机器之心从word2vec开始，说下GPT庞大的家族系谱( 四 )

为了更好地理解图 5 在做什么，我们可以再将上图中的各个符号跟我们前面的 Attention 中的三类向量联系起来：
在查询过程中，我们的目的是为了通过 h 和 s 的相关性来确定 h 在 context 矩阵中的权重，所以最上面的 s_t 就是 query 向量，用来做检索的；
如果理解了上一点和前面对 Attention 机制的解读，因此这里的 h_t 就很好理解了，它就是上文中的 key 和 value 向量。
LSTM 公司中的 Attention 机制虽然没有那么明显，但是其内部的 Gate 机制也算一定程度的 Attention ，其中 input gate 选择哪些当前信息进行输入， forget gate 选择遗忘哪些过去信息。 LSTM 号称可以解决长期依赖问题，但是实际上 LSTM 还是需要一步一步去捕捉序列信息，在长文本上的表现是会随着 step 增加而慢慢衰减，难以保留全部的有用信息。
总的来说， Attention 机制在外包阶段就是对所有 step 的 hidden state 进行加权，把注意力集中到整段文本中比较重要的 hidden state 信息。 Attention 除了给模型带来性能上的提升外，这些 Attention 值也可以用来可视化，从而观察哪些 step 是重要的，但是要小心过拟合，而且也增加了计算量。
自立门户 —— Self-attention
Attention 在外包自己的业务的时候，其优秀的外包方案引起了 Transformer 的注意， Transformer 开始考虑 Attention 公司的核心思想能不能自立为王呢？一不做二不休， Transformer 向自己的远房表亲 Attention 表达了这一想法，两者一拍即合，经过了辛苦的钻研后，他们兴奋地喊出了自己的口号——“Attention is all you need!”
然后， Transformer 公司应运而生了！
【中兴之祖】Transformer：Attention 就够了！
承前启后 —— self-attention
他们到底做了什么呢？简单来说，就是用了改良版的 self-attention 将 attention 从配角位置直接带到了主角位置。为了防止我的转述使大家的理解出现偏差，这里还是先贴上原文对于 Transformer 中各个组件的 attention 机制的介绍（为了方便解释，我稍微调整了一下顺序）：
The encoder contains self-attention layers. In a self-attention layer, all of the keys, values and queries come from the same place, in this case, the output of the previous layer in the encoder. Each position in the encoder can attend to all positions in the previous layer of the encoder.

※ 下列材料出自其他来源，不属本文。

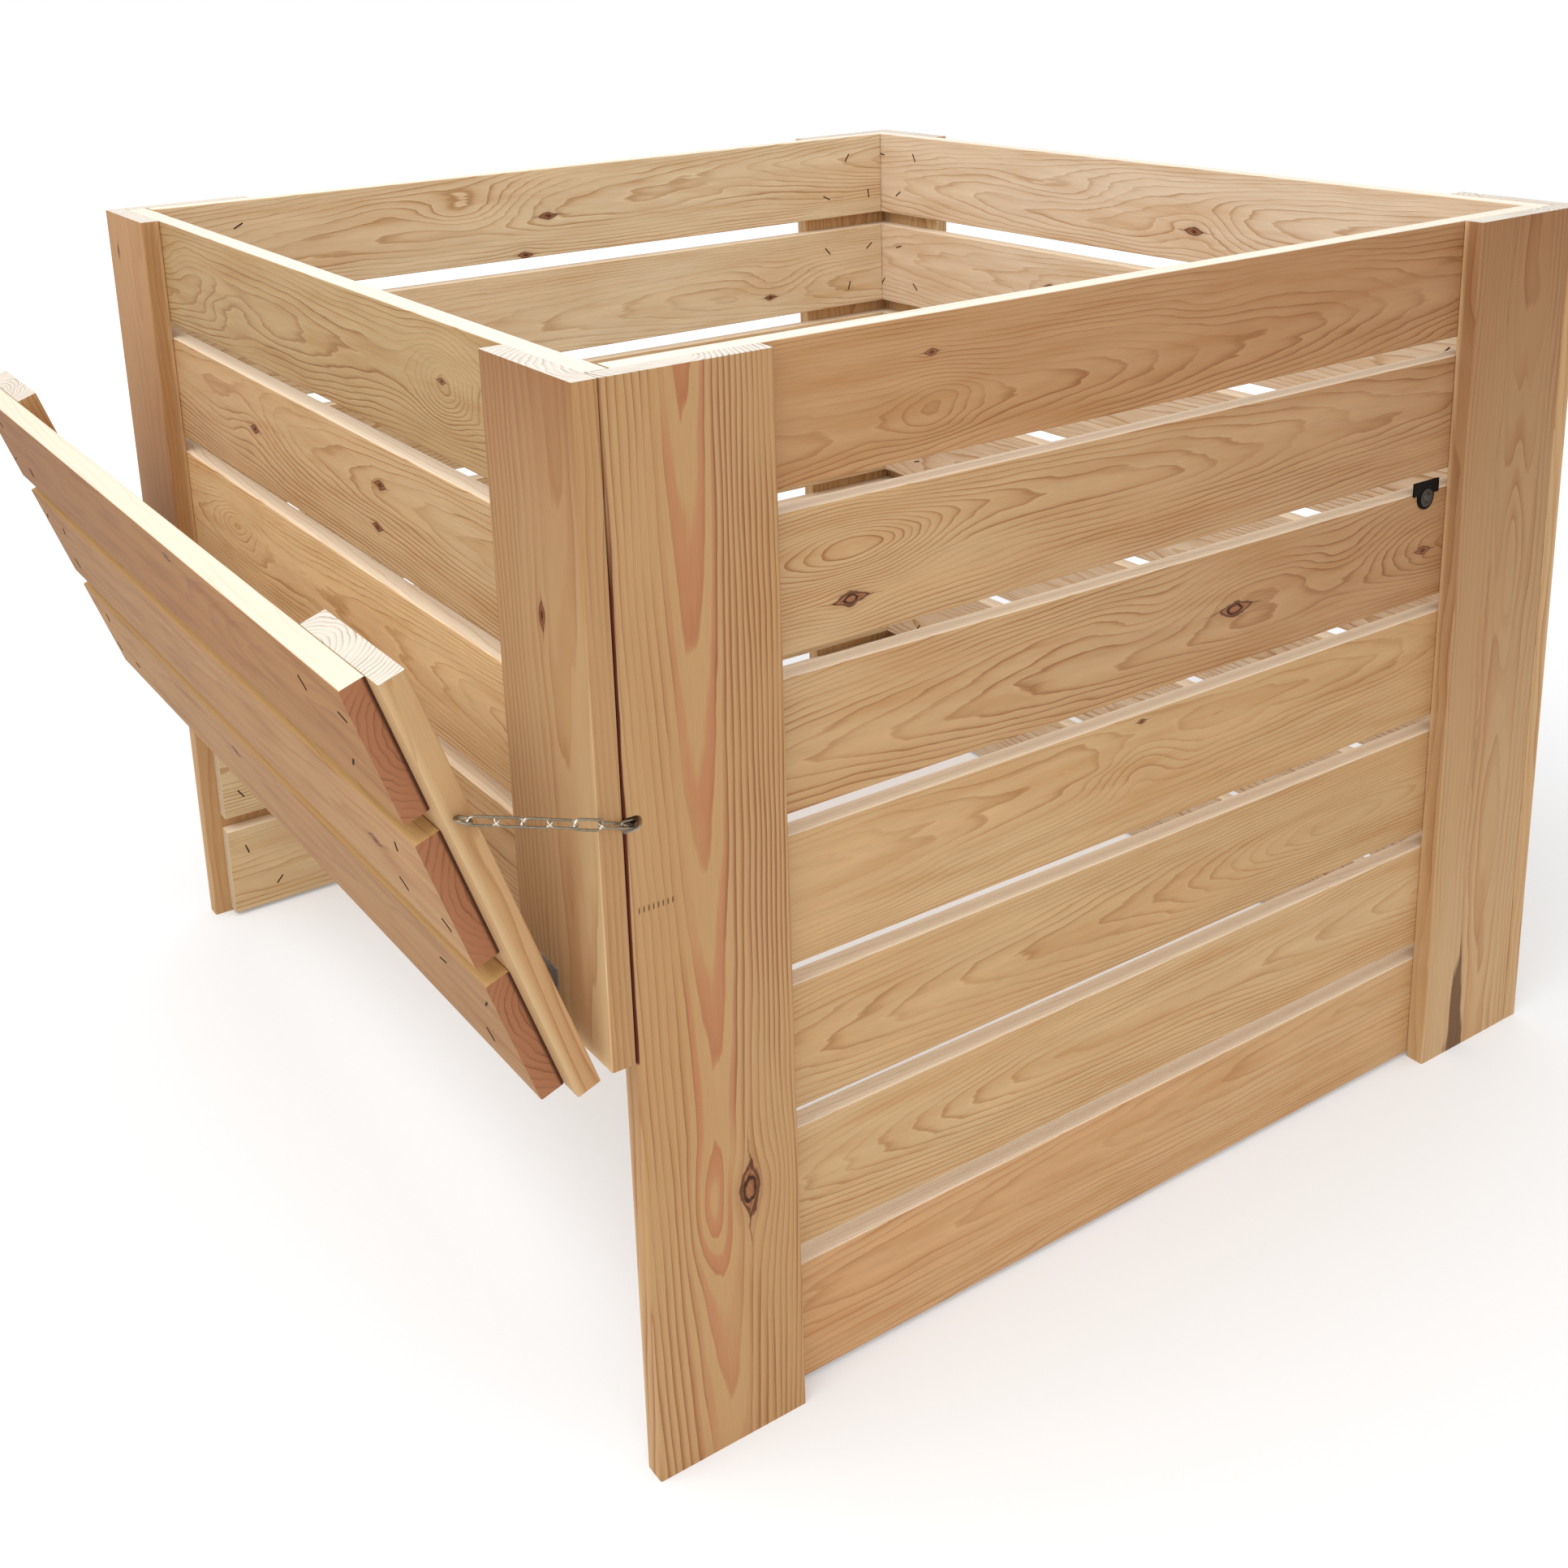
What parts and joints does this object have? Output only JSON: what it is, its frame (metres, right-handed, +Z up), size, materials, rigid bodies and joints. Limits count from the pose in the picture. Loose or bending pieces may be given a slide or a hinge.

Similarly, self-attention layers in the decoder allow each position in the decoder to attend to all positions in the decoder up to and including that position. We need to prevent leftward information flow in the decoder to preserve the auto-regressive property. We implement this inside of scaled dot-product attention by masking out (setting to ?∞) all values in the input of the softmax which correspond to illegal connections.
In "encoder-decoder attention" layers, the queries come from the previous decoder layer, and the memory keys and values come from the output of the encoder. This allows every position in the decoder to attend over all positions in the input sequence.
可以看出 Transformer 主要提使用了两种 Attention——Self-attention 和 encoder-decoder attention 。这里的 Self-attention 主要是为了抛掉外力（LSTM ， RNN ， CNN 等）， encoder-decoder attention 则延续了前面的外包方案（图 5），作用跟过去相同，主要是为了连接 encoder 和 decoder 。这里的 Self Attention 顾名思义，指的不是 Target 和 Source 之间的 Attention 机制，而是 Source 内部元素之间或者 Target 内部元素之间发生的 Attention 机制，也可以理解为 Target=Source 这种特殊情况下的注意力计算机制[12] 。